一方、替わって人気上昇中なのが、ユナイテッドアローズ、ビームス、シップス、ベイクルーズといった、センスのよい洗練された商品を選び、絞り込んで提供するセレクトショップです。人気セレクトショップがテナントとして入る駅ビルのルミネは、この10年あまりで売上高が百貨店とは逆に約70パーセントも増えています。セレクトショップもキュレーションの典型で、欧米ではオーナーやスタッフは、キュレーターに例えられたりもします。この場合、キュレーションは「目利(めき)き」といった意味にもなるでしょう。
やはりテレビ番組で、テレビ朝日系列の『アメトーク!』というトーク番組があります。お笑芸人の雨が上がり決死隊がMCを務め、毎回、7~8人のお笑芸人ゲストが出演します。短命のお笑番組が多い中で、2003年4月にレギュラー化されてから、午後11時15分~午前0時15分という深夜枠ながら、平均10パーセント前後の視聴率を保ち、ときには15パーセント前後の高視聴率をたたきだす人気番組です。

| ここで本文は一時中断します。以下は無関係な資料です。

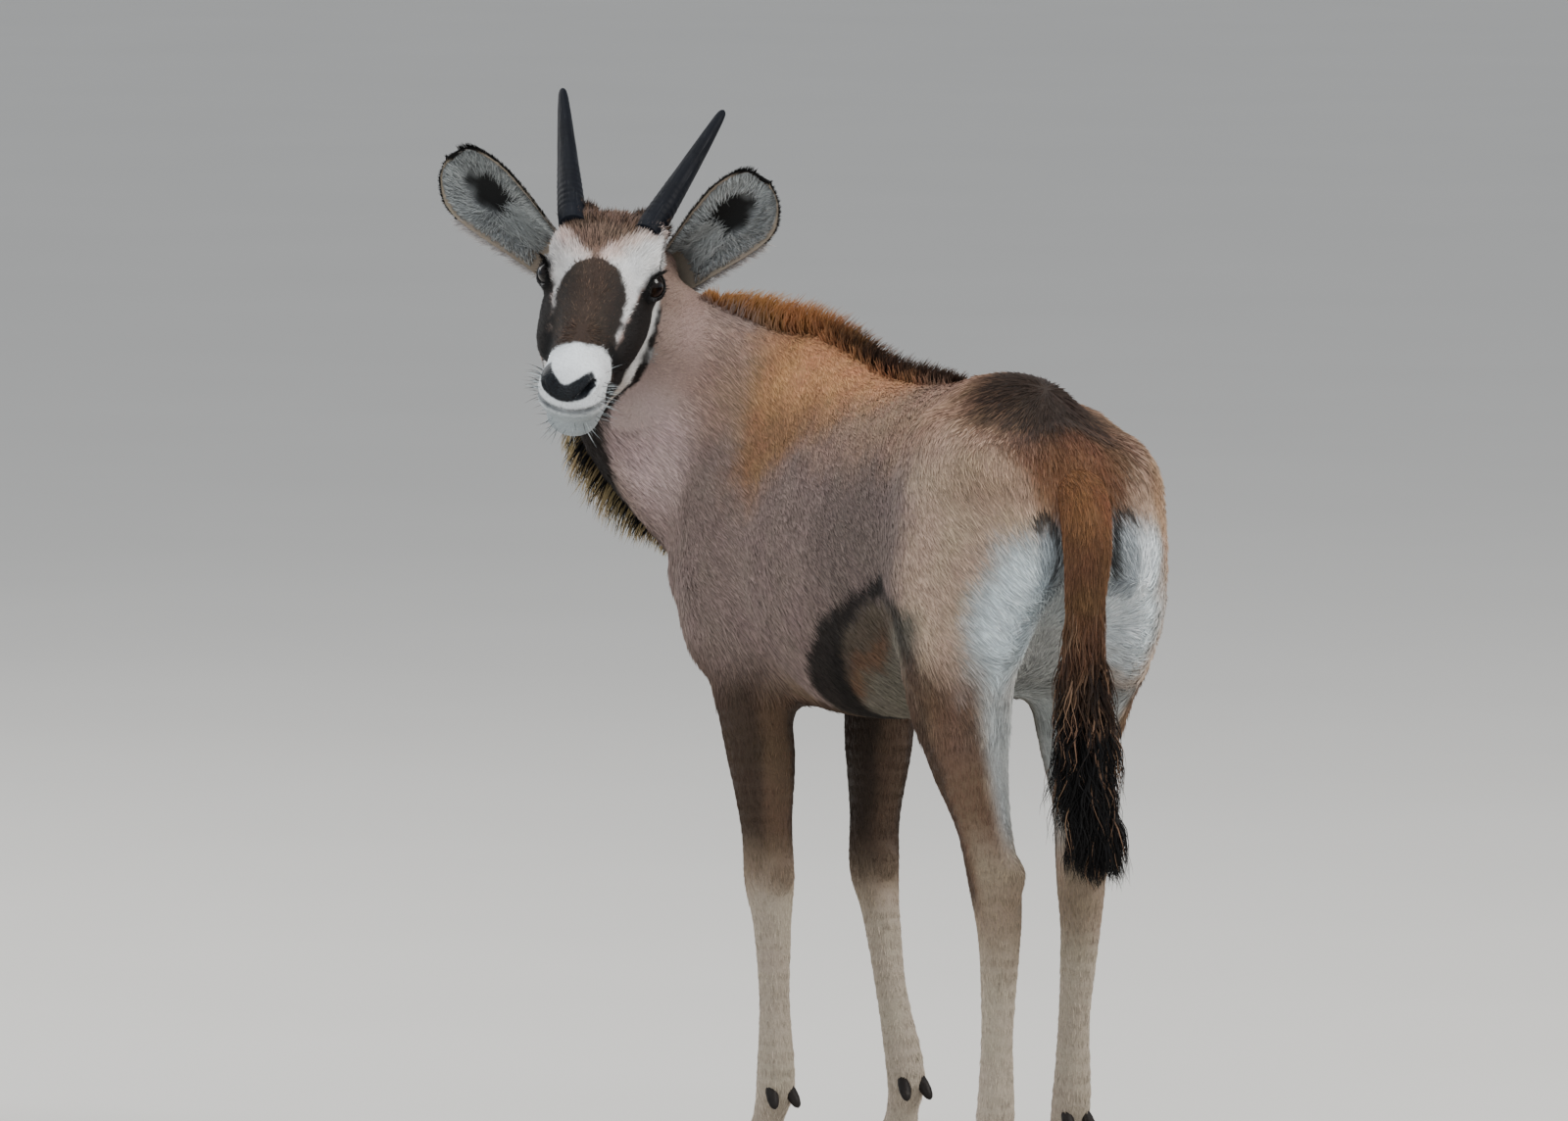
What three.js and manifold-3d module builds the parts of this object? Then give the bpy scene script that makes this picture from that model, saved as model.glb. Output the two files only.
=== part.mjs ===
// A gemsbok calf a few months old, standing and looking back over its left shoulder, at life size.
// Millimetres. X runs forward along the trunk, Y to the animal's left, Z up from the ground.
// The flesh is one smooth field of blended limbs and muscles. It is meshed part by part, and parted by
// thin plane cuts, so that neighbouring parts meet face to face.
import * as THREE from "three";
import Module from "manifold-3d";

const wasm = await Module();
wasm.setup();

// Driving dimensions
const seam = 0.3; // gap between neighbouring parts
const flatness = 0.15; // facets are merged where they differ by less than this
const kneeHeight = 292;
const hockHeight = 300;
const legTop = 450;
const coronetHeight = 36;
const loinCut = -100; // where the hindquarters part from the trunk
const headPlace = [360, 162, 872]; // midway between the eyes
const headYaw = 141; // degrees that the head turns to the left of the trunk's heading
const headPitch = 25;
const headRoll = 8; // the left side of the face is carried lower
const eyeRadius = 16;
const hornLength = 167;
const earReach = { left: [8, 98, 124], right: [8, -118, 103] }; // from each ear's root to its tip

const v3 = (x, y, z) => new THREE.Vector3(x, y, z);
const rad = THREE.MathUtils.degToRad;
const clamp = THREE.MathUtils.clamp;
const mix = THREE.MathUtils.lerp;
const hands = { left: 1, right: -1 };

// Fields. Each gives about the distance in millimetres from a point to a surface, negative inside.

const smoothMin = (a, b, k) => {
  const h = Math.max(k - Math.abs(a - b), 0) / k;
  return Math.min(a, b) - (h * h * k) / 4;
};
const blend = (k, first, ...rest) => rest.reduce((d, next) => smoothMin(d, next, k), first);

const catmull = (p0, p1, p2, p3, t) =>
  0.5 * (2 * p1 + (p2 - p0) * t + (2 * p0 - 5 * p1 + 4 * p2 - p3) * t * t + (3 * p1 - p0 - 3 * p2 + p3) * t * t * t);

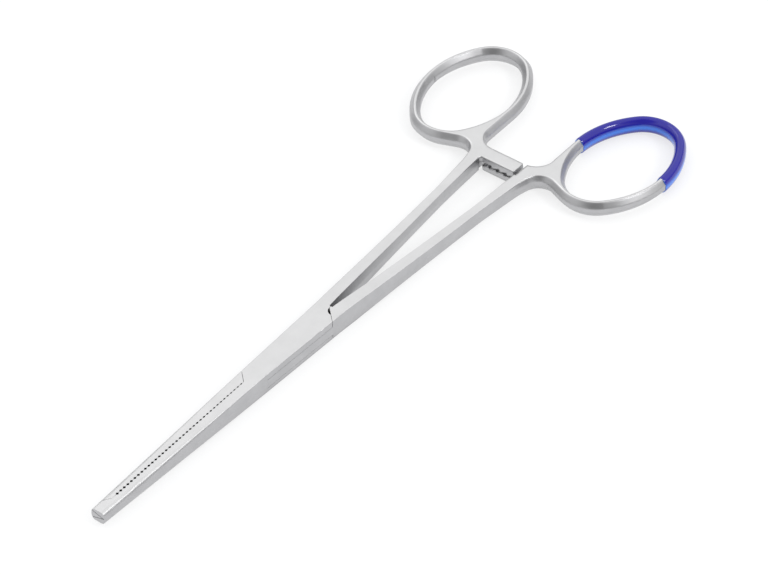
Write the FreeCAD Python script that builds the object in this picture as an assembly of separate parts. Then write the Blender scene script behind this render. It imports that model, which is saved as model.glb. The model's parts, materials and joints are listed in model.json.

漫才ブームが始まり、この10年間の間に覚えきれないほど多くの芸人が登場しました。それは芸人過剰時代を思わせるほどです。『アメトーク!』の持ち味は、その中から人気の高さや知名度といった既存の尺度ではなく、有名無名を問わず、毎回、ある共通性を持った芸人たちを集める“くくりトーク”のくくり方にあります。家電好きの「家電芸人」、住居が近い「五反田芸人」、通う店が同じだった「餃子の王将芸人」など、いわゆる楽屋ネタをテーマに設定することで、芸人の日常の中にお笑の価値を発掘するのです。これも、一種の芸人のキュレーションです。(石ころをダイヤに変える「キュレーション」の力/潮出版社)より

キュレーターという仕事は、美術館や博物館の専門家だけでなく、今では多くの職業に存在します。たとえば、店主がセレクトした厳選した本だけを陳列する本屋さんや、オーナーやカリスマ店員の選んだ洋服や、雑貨などのショップ。あるいは、本を自らの好みで選びそれをSNS等で紹介するブックキュレーター。

キュレーションはあらゆるところで行われ、エバンジェリスト的なキュレーターがいます。エバンジェリストとは、伝道師のことですが、IT業界で主に使われ、最新のテクノロジーを一般の人にわかりやすく伝えたり、解説したり、啓蒙したりする役割の人です。現代はあふれかえる情報の洪水のまっただ中にあり、その中から自分にとって有益な情報を選び取るのが難しい時代です。キュレーションの力は今後ますます必要とされると思います。